No, you missed the irony in the Chinese statement. Wanna know who Xi Xiping sacked in his last go-round of firing in China's Central Military Commission? The Military technologists responsible for America completely overwhelming Iran's Chinese supplied (and manned) air defenses and decapitating their leadership. After Venezuela, it made Xi VERY nervous that he might be next. The Sharp Sword Audit...

-FJ the Dangerous and Extreme MAGA Jew said...

More...

Dave Miller said...

Just an FYI... Average Nordic federal tax rates range between 26 and 45% vs US numbers of 12-22%, both plus state and other local taxes.

The Nordic countries, while charging more, deliver more. The stuff people want, efficiency, good roads, tax care, old age pensions it turns out, cost money.

Les Carpenter said...

Capitalism, the system that exploits the wage earner (wage slave) to the benefit of capital (the 1%) has no concern for the well being or security of the wage earner (wage slave) beyond the production the wage slave provides capital.

Capital's interest lies only in maximizing profits. Profit generated by under compensating the wage earner (wage slave) on the value of the wage earners (wage slaves) production.

Capitalism was rigged from the onset of the system to benefit capital at the expense of the wage earner (wage slave). It is nothing but pure exploitation of the mant to benefit the few.

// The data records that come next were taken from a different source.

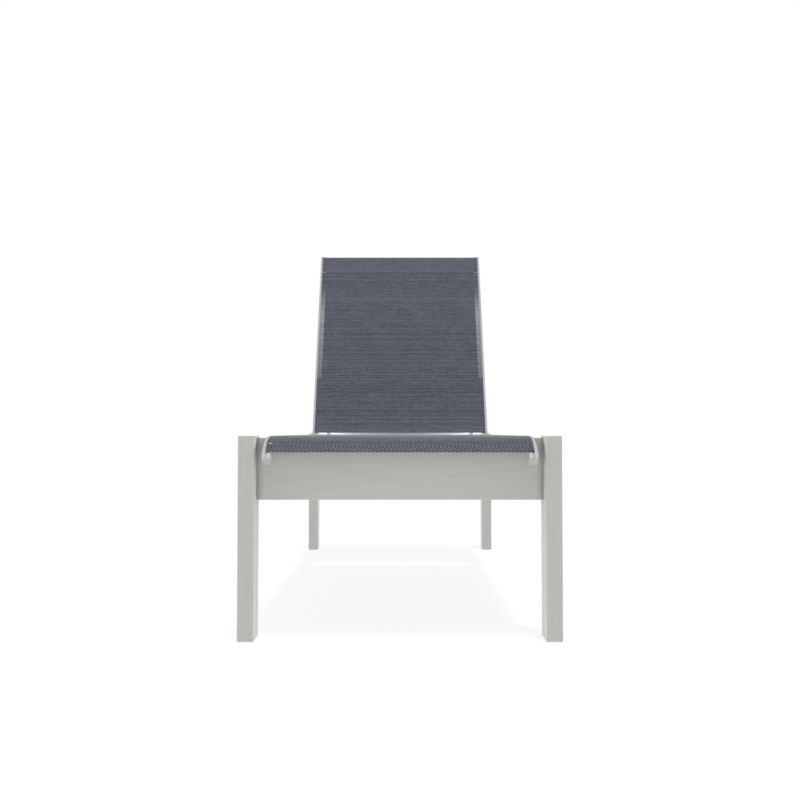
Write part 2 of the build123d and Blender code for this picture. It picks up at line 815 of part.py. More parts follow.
def make_rack():
    """Right rack on the side board's inner face, with round pockets."""
    plane = Plane(origin=(board_inner_x, 0, 0), x_dir=(0, 1, 0), z_dir=(1, 0, 0))
    side = make_face(Polyline(*rack_outline(), close=True))
    for angle in pocket_angles:
        side = side - Pos(pocket_place(angle), foot[1]) * Circle(pocket_radius)
    rack = extrude(plane * side, amount=-rack_thickness)
    return rack - [screw_hole(place, rack_screw_length) for place in rack_screw_places()]


# Every node: right-hand pieces have a mirror image on the left

def save_pair(name, shape):
    """Writes a right-hand piece and its left-hand mirror image as two nodes."""
    save(f"{name}_right", shape)
    save(f"{name}_left", on_left(shape))


def four_corners(pieces):
    """Front right pieces repeated at every corner, as one group."""
    front = pieces + [on_left(piece) for piece in pieces]
    return front + [at_rear(piece) for piece in front]


def save_board_frame():
    leg = make_leg()
    save_pair("front_leg", leg)
    save_pair("rear_leg", at_rear(leg))
    save("front_apron", make_front_apron())
    save("rear_apron", make_rear_apron())
    save_pair("side_board", make_side_board())
    brace = make_brace()
    save_pair("front_corner_brace", brace)
    save_pair("rear_corner_brace", at_rear(brace))
    brace_screws = [screw(place, screw_length) for place in brace_screw_places()]
    save("corner_brace_screws", four_corners(brace_screws))
    save("leg_bolts", four_corners(make_leg_bolts()))
    save("leg_barrel_nuts", four_corners(make_barrel_nuts()))
    save("foot_glides", four_corners([make_glide()]))


def save_seat():
    save_pair("seat_rail", make_seat_rail())
    save_pair("seat_rail_nose_cap", make_nose_cap())
    save_pair("seat_rail_rear_cap", end_cap(seat_rail_rear, 1))
    save_pair("seat_spline", make_seat_spline())
    save("seat_sling", make_seat_sling())
    front = nose_start + seat_bar_front_inset
    rear = pivot_y - seat_bar_to_pivot
    save("seat_bar_front", bowed_bar(front))
    save("seat_bar_middle", bowed_bar(front + seat_bar_middle_share * (rear - front)))
    save("seat_bar_rear", bowed_bar(rear))
    save("seat_rail_clips", [piece for clip in make_rail_clips() for piece in both_sides(clip)])
    save("seat_rail_clip_screws", [piece for one in make_clip_screws() for piece in both_sides(one)])


def save_hinge():
    save_pair("hinge_plate", make_hinge_plate())
    plate_screws = [screw(place, screw_length) for place in hinge_screw_places()]
    save("hinge_plate_screws", [piece for one in plate_screws for piece in both_sides(one)])
    save("hinge_bolts", both_sides(make_hinge_bolt()))
    save("hinge_nuts", both_sides(make_hinge_nut()))


def save_racks():
    save_pair("elevator_rack", make_rack())
    rack_screws = [screw(place, rack_screw_length) for place in rack_screw_places()]
    save("elevator_rack_screws", [piece for one in rack_screws for piece in both_sides(one)])


def save_back():
    save_pair("back_rail", raised(make_back_rail()))
    save_pair("back_hinge_plug", raised(make_hinge_plug()))
    save_pair("back_rail_cap", raised(make_back_cap()))
    save_pair("back_spline", raised(make_back_spline()))
    save("back_sling", raised(make_back_sling()))
    rear_apron_end = frame_length - leg_depth + board_thickness
    save("back_bar_lower", raised(bowed_bar(pivot_y + back_bar_low_reach)))
    save("back_bar_middle", raised(bowed_bar(rear_apron_end + back_bar_apron_gap + bar_radius)))
    save("back_bar_upper", raised(bowed_bar(pivot_y + back_length - back_bar_top_inset)))
    save("elevator_inserts", both_sides(raised(make_elevator_insert())))
    save("elevator_spacers", both_sides(raised(make_elevator_spacer())))
    save("elevator_bolts", both_sides(raised(make_elevator_bolt())))


def save_elevator():
    save_pair("elevator_leg", make_elevator_leg())
    save("elevator_foot_bar", make_foot_bar())
    save("elevator_foot_plugs", both_sides(make_foot_plug()))


os.makedirs("parts", exist_ok=True)
save_board_frame()
save_seat()
save_hinge()
save_racks()
save_back()
save_elevator()
print("back hinge at Y, Z", round(pivot[0] - origin_y, 4), round(pivot[1], 4))
print("elevator pivot at Y, Z", round(elevator_pivot[0] - origin_y, 4), round(elevator_pivot[1], 4))
print("foot bar at Y, Z", round(foot[0] - origin_y, 4), round(foot[1], 4))
print("front legs at Y", round(-origin_y, 4), "rear legs end at Y", round(frame_length - origin_y, 4))
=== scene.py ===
import json
import math
import random
from collections import namedtuple

import bpy
import bmesh
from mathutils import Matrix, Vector


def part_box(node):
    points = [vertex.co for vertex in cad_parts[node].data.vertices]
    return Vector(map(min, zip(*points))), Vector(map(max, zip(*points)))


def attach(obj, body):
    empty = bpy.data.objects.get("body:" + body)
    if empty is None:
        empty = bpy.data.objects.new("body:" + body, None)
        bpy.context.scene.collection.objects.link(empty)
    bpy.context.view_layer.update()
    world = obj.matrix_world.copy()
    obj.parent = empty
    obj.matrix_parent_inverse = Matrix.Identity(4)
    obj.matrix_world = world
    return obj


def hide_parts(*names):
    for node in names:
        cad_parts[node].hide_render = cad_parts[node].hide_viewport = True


# Outdoor chaise lounge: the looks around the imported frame. Lengths below are in
# millimetres in the frame's own axes, and MM turns them into metres where a mesh is made.

MM = 0.001
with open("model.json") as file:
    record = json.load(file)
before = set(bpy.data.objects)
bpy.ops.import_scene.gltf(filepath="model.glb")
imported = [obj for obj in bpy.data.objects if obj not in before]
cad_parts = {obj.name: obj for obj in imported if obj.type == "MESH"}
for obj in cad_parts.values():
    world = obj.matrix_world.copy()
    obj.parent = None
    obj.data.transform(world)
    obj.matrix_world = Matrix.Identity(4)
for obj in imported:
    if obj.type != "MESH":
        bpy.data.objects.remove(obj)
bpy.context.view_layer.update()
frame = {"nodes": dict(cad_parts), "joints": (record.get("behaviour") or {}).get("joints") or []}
nodes = frame["nodes"]


def box(node):
    """Lowest and highest corner of a CAD node, in millimetres."""
    return [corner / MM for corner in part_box(node)]


def joint(name):
    return next(one for one in frame["joints"] if one["name"] == name)


# Sizes of the CAD part that its boxes don't give
GROOVE_FROM_OUTER = 8.5     # the spline groove's middle, in from the rail's outer face
GROOVE_DEPTH = 5.0
SHEET_LOW = 0.3             # the cloth's underside over the rails' top
SHEET = 1.0                 # the cloth's thickness
NOSE_START_INSET = 0.3
NOSE_RADIUS = 105.0
ELEVATOR_RADIUS = 6.35

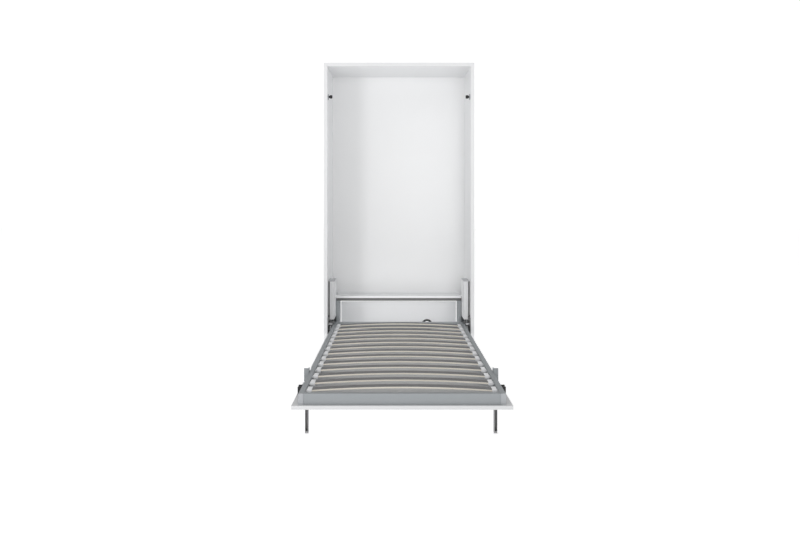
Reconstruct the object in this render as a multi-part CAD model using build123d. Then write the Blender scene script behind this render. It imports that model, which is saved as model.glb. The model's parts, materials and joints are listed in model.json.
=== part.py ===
from build123d import *
import math
import os

# Vertical fold-down wall bed, shown open: a tall white carcass, a steel bed frame with sprung slats that
# swings up into it on two pivots, a front panel under the frame, two folding legs and two gas springs.
# Millimetres. +Z is up, +Y points at the wall, the origin is the bottom centre of the open bed's box.

# ---------------------------------------------------------------- driving dimensions
frame_width = 932.0            # outside of the side rails
frame_length = 1900.0
frame_tail = 111.0             # frame behind the pivots
side_space = 34.0              # side rail to carcass side, for the pivots, legs and covers
head_gap = 66.0                # head end of the frame to the shelf
rail_height = 50.0
rail_thick = 25.0
rail_wall = 1.5
cap_thick = 2.0
cap_seam = 1.5                 # open line between an end cap and the cross rail
plug_length = 10.0

board = 25.0                   # carcass sides and top
back_thick = 8.0               # back panels
back_inset = 12.0              # from the wall to the back panels' rear faces
groove_depth = 8.0             # the upper back panel's groove in the sides and the top
edge_round = 1.0               # eased board edges
dowel_dia = 8.0
dowel_reach = 14.0
dowel_setbacks = (60.0, 160.0, 260.0, 360.0)

panel_thick = 18.0
panel_floor_gap = 245.0        # floor to the front panel's lower face, bed open
panel_overhang = 17.0          # front panel beyond the foot rail
panel_side_gap = 4.5           # front panel to carcass side
panel_top_gap = 4.0            # folded front panel to top board
panel_tail = 75.0              # front panel behind the pivots
panel_clip_leg = 20.0          # angles that hold the panel to the side rails
panel_clip_width = 24.0

pivot_setback = 70.0           # pivots behind the carcass front, and above the panel's lower face
pivot_stud_dia = 12.0
stud_flange_dia = 26.0
stud_flange_thick = 4.0
hub_dia = 21.0
running_clearance = 0.05       # radial

slat_count = 14
slat_width = 50.0
slat_thick = 8.0
slat_crown = 16.0
first_slat = 79.0              # foot end of the frame to the first slat's middle
last_slat = 144.0              # head end of the frame to the last slat's middle
holder_width = 22.0            # along the slat
holder_gap = 8.0               # rail to holder
holder_wall = 3.0
holder_above_rail = 4.0
slat_grip = 17.0               # slat inside its holder
peg_dia = 9.0
peg_pitch = 28.0

leg_from_foot = 410.0          # foot end of the frame to the leg pivots
leg_width = 16.0
leg_depth = 30.0
leg_wall = 2.0
foot_height = 14.0             # solid foot of the leg
leg_pivot_above_panel = 35.0
leg_pin_dia = 8.0
bracket_wall = 3.0
bracket_gap = 1.0              # leg to bracket cheek
bracket_margin = 5.0           # bracket round the leg
inner_cheek_rise = 16.0        # leg pivot to the middle of the inner cheek's round top
outer_cheek_rise = 5.0
web_rise = 20.0                # bracket's closed front side, above the middle of each cheek's round top
web_step = 24.0                # width of the web's taller part, beside the rail
pin_head_dia = 13.0
pin_head_thick = 1.5

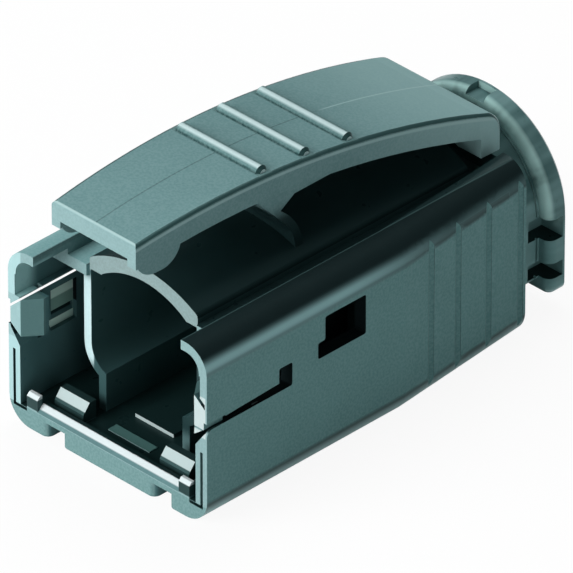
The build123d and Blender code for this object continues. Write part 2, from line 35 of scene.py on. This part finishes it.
camera_data = bpy.data.cameras.new("camera")
camera_data.sensor_width = 36.0
camera_data.lens = 942.4
camera_data.clip_start = 0.05
camera_data.clip_end = 20.0
camera = bpy.data.objects.new("camera", camera_data)
camera.matrix_world = Matrix((
    (across.x, upward.x, -forward.x, camera_place.x),
    (across.y, upward.y, -forward.y, camera_place.y),
    (across.z, upward.z, -forward.z, camera_place.z),
    (0.0, 0.0, 0.0, 1.0),
))
bpy.context.collection.objects.link(camera)
bpy.context.scene.camera = camera

# The moulded boot
# One moulding in grey-green plastic: housing, cable ring, lever and the spring leg that carries it.
# The mould is spark-eroded at the sides, underside and lever, which come out matt and paler, and
# polished at the shoulders, roof, ring and hollow, which come out dark and glossy.


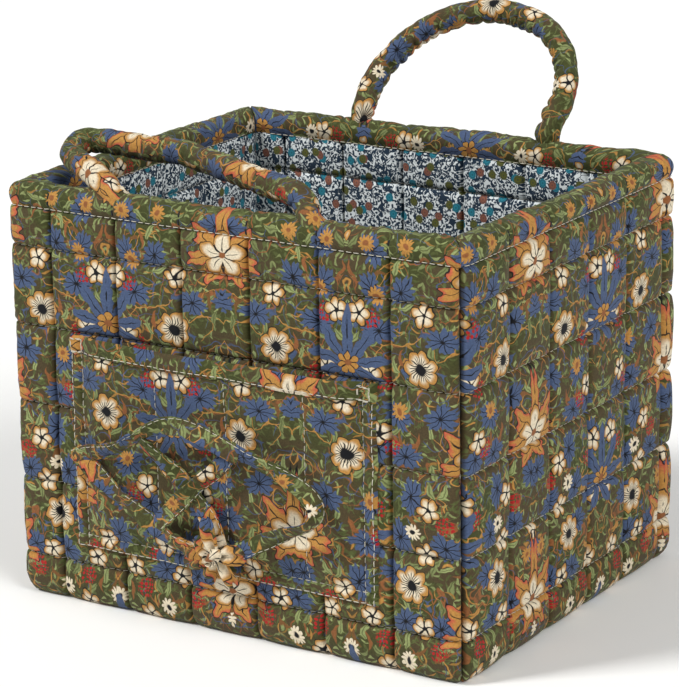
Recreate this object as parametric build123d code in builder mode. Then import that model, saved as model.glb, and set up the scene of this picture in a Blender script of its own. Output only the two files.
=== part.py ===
from build123d import *
import math
import os

# Sewing basket: a free-standing box bag of quilted printed cotton, stiffened inside, lined,
# bound round the rim, with two padded loop handles and a tied patch pocket on the front.
# Millimetres. +Z is up, the front faces -Y, and the origin is the middle of the base, on the
# surface that the basket stands on.

# Overall size
basket_width = 300.0
basket_depth = 245.0
basket_height = 245.0
corner_radius = 7.0
least_corner_radius = 0.8

# Wall, from the outside inwards: quilted shell, stiffener, handle tabs, quilted lining
panel_thickness = 4.0
stiffener_thickness = 4.0
lining_thickness = 3.0
tab_thickness = 1.2
layer_clearance = 0.3
base_edge_radius = 3.5

# Rim
rim_band_height = 11.0
rim_facing_depth = 12.0
rim_facing_thickness = 1.5
rim_cap_thickness = 4.7
rim_edge_radius = 6.0
rim_wadding_height = 4.3

# Handles
handle_diameter = 15.0
handle_cover_thickness = 1.2
handle_filling_clearance = 0.3
handle_foot_spacing = 130.0
handle_foot_inset = 5.0
handle_seat_gap = 0.3
handle_stitch_hole_diameter = 4.0
front_handle_centre = -14.0
front_handle_lean = 80.0
front_handle_height = 54.0
front_handle_slump = 60.0
back_handle_centre = 3.5
back_handle_lean = 46.0
back_handle_height = 85.0
tab_width = 14.0
tab_length = 36.0

# Pocket
pocket_width = 204.0
pocket_centre = -4.0
pocket_bottom = 37.0
pocket_top = 163.5
pocket_panel_thickness = 3.5
pocket_slack = 5.0
pocket_turning_width = 8.0
pocket_hem_height = 9.0
pocket_hem_proud = 0.6
bar_tack_size = 8.0
bar_tack_inset = 6.0
bar_tack_thickness = 0.6

# Tie, laid out on the pocket from its middle
ribbon_width = 12.0
ribbon_thickness = 1.6
knot_width = 30.0
knot_height = 25.0
knot_thickness = 6.0
knot_edge_radius = 2.4
tie_middle = (pocket_centre, 91.0)

# Levels and insets that follow from the sizes above
stiffener_inset = panel_thickness + layer_clearance
tab_inset = stiffener_inset + stiffener_thickness + layer_clearance
base_lining_inset = tab_inset
lining_inset = tab_inset + tab_thickness + layer_clearance
facing_inset = lining_inset + lining_thickness + layer_clearance
wall_thickness = facing_inset + rim_facing_thickness

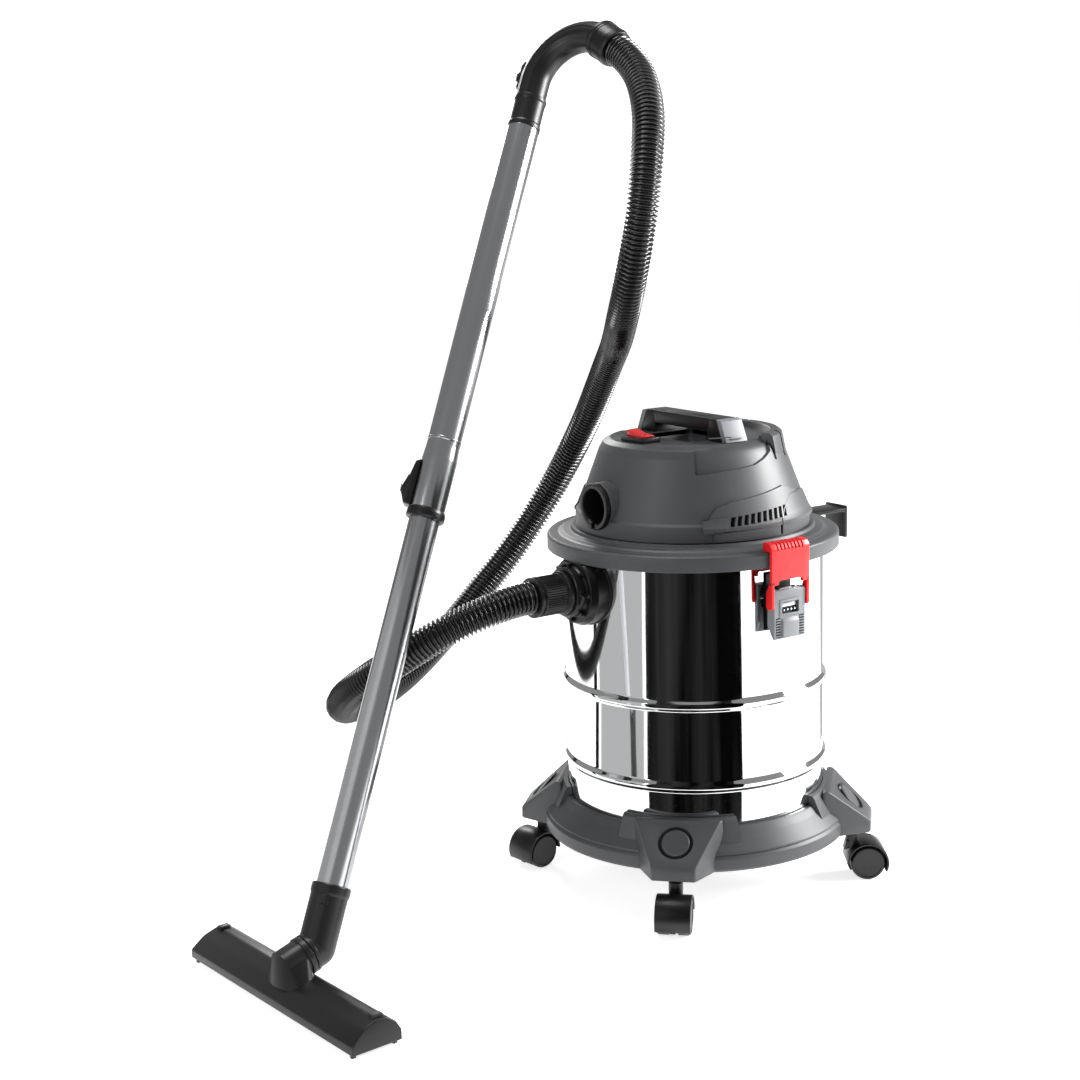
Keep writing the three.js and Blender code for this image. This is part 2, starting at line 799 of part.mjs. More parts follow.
function makeFan() {
  const low = lid.topZ + 2;
  const { housingRadius, height, impellerRadius, motorRadius, motorHeight } = fan;
  const high = low + height;
  const housing = turned([
    [20, low],
    [housingRadius, low],
    [housingRadius, high - 9],
    [housingRadius - 2.5, high - 9],
    [housingRadius - 2.5, low + 2.5],
    [20, low + 2.5],
  ], 32);
  const foot = ring(lid.neckRadius + 14, lid.neckRadius + 8, lid.topZ + GAP, low + 1, 32);
  addPart("fan_housing", housing.add(foot), finish.black);
  const wheelLow = low + 6;
  const wheel = turned([
    [0, wheelLow],
    [impellerRadius, wheelLow],
    [impellerRadius, wheelLow + 12],
    [12, wheelLow + 16],
    [4, wheelLow + 17],
    [4, high + 22],
    [0, high + 22],
  ], 24);
  addPart("impeller", wheel, finish.pin);
  const motorLow = high - 8 + GAP;
  const motor = turned([
    [4 + RUNNING, motorLow],
    [housingRadius, motorLow],
    [housingRadius, motorLow + 3],
    [motorRadius, motorLow + 6],
    [motorRadius, motorLow + motorHeight - 6],
    [motorRadius - 10, motorLow + motorHeight],
    [0, motorLow + motorHeight],
    [0, high + 22 + RUNNING],
    [4 + RUNNING, high + 22 + RUNNING],
  ], 24);
  addPart("motor", motor, finish.copper);
}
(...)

And we are witnessing the effects globally through climate change to widening resources disparity (money and the ability to keep ones head above water) to a shrinking middle class and more.

The Bezo's, Musk's, and trump's of the world are at the root of today's growing disparity in America. Although they certainly didn't originate it. They simply understand how to manipulate it to their selfish interests and benefit.